== YOUR TASK ==
Look through the material below and copy exactly the lines from the line with "pockets = []" to the line with "for node in", those two lines included.

— Begin —

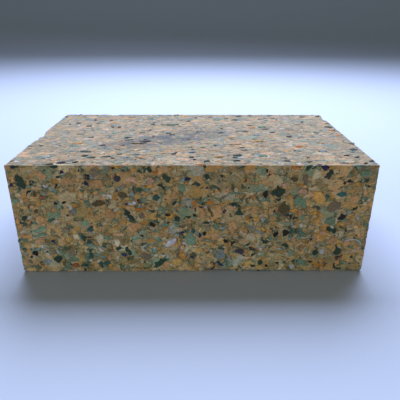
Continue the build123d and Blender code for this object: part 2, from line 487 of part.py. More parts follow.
def make_chips(faces, guards):
    """All chips, placed ones first, as {family: [[lump, ...], ...]}."""
    rng = Random(SEED)
    taken = list(guards)
    chips = {name: [] for name in FAMILIES}
    for name, family in FAMILIES.items():
        for face_name in ("front", "top"):
            for places in family[face_name]:
                lumps = placed_chip(rng, faces[face_name], places, taken)
                chips[name].append(lumps)
                taken += lumps
    for name, family in FAMILIES.items():
        for face_name in ("back", "left", "right", "top", "bottom"):
            face = faces[face_name]
            wanted = SCATTER * family["density"] * face[1] * face[2] / SQUARE_DECIMETRE
            if face_name == "top":
                wanted -= len(family["top"])
            for _ in range(round(wanted)):
                lumps = scattered_chip(rng, face, family, taken)
                if lumps:
                    chips[name].append(lumps)
                    taken += lumps
    return chips


def chip_solid(lumps):
    solid = lumps[0].solid()
    for lump in lumps[1:]:
        solid = solid.fuse(lump.solid())
    return solid


def main():
    rng = Random(SEED)
    faces = block_faces()
    block = whole_block()
    hollows = torn_places(rng, faces)
    sawn = block.cut(*[hollow.solid() for hollow in hollows])

    fibres = {
        "white_yarn_loop": fibre(faces["front"], YARN_ROUTE, YARN_DIAMETER),
        "purple_thread": fibre(faces["front"], THREAD_ROUTE, THREAD_DIAMETER),
    }
    guards = hollows + fibre_guard(rng, faces["front"], YARN_ROUTE, YARN_DIAMETER)
    guards += fibre_guard(rng, faces["front"], THREAD_ROUTE, THREAD_DIAMETER)

    nodes = {}
    pockets = []
    for name, chips in make_chips(faces, guards).items():
        raw = [chip_solid(lumps) for lumps in chips]
        pockets += raw
        nodes[name] = Compound([solid for chip in raw for solid in chip.intersect(block).solids()])
    for name, strand in fibres.items():
        pockets.append(strand)
        nodes[name] = Compound(strand.intersect(block).solids())
    nodes["bonded_crumb_body"] = sawn.cut(*pockets)

    os.makedirs("parts", exist_ok=True)
    for name, shape in nodes.items():
        export_step(shape, os.path.join("parts", name + ".step"))


main()
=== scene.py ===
import math

import bmesh
import bpy
import numpy as np
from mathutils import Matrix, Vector, noise
from mathutils.bvhtree import BVHTree


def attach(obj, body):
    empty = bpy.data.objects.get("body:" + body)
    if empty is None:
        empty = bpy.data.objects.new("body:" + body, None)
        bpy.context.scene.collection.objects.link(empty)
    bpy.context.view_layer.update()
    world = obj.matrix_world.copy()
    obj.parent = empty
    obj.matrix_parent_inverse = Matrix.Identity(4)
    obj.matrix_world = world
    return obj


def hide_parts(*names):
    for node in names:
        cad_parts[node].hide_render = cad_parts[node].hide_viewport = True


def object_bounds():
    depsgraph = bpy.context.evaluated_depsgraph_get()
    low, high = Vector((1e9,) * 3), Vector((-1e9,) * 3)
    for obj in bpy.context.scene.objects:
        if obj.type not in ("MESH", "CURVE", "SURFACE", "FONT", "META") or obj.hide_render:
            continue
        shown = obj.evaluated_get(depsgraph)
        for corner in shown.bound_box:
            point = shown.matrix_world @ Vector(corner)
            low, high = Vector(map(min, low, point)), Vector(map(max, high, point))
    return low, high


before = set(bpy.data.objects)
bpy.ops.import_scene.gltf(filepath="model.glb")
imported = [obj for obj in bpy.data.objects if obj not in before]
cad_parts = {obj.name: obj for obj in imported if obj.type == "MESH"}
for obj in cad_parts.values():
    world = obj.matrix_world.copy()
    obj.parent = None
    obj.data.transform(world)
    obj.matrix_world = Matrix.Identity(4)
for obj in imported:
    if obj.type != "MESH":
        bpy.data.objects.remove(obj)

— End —

== SOLVED PROBLEM ==
    pockets = []
    for name, chips in make_chips(faces, guards).items():
        raw = [chip_solid(lumps) for lumps in chips]
        pockets += raw
        nodes[name] = Compound([solid for chip in raw for solid in chip.intersect(block).solids()])
    for name, strand in fibres.items():
        pockets.append(strand)
        nodes[name] = Compound(strand.intersect(block).solids())
    nodes["bonded_crumb_body"] = sawn.cut(*pockets)

    os.makedirs("parts", exist_ok=True)
    for name, shape in nodes.items():
        export_step(shape, os.path.join("parts", name + ".step"))


main()
=== scene.py ===
import math

import bmesh
import bpy
import numpy as np
from mathutils import Matrix, Vector, noise
from mathutils.bvhtree import BVHTree


def attach(obj, body):
    empty = bpy.data.objects.get("body:" + body)
    if empty is None:
        empty = bpy.data.objects.new("body:" + body, None)
        bpy.context.scene.collection.objects.link(empty)
    bpy.context.view_layer.update()
    world = obj.matrix_world.copy()
    obj.parent = empty
    obj.matrix_parent_inverse = Matrix.Identity(4)
    obj.matrix_world = world
    return obj


def hide_parts(*names):
    for node in names:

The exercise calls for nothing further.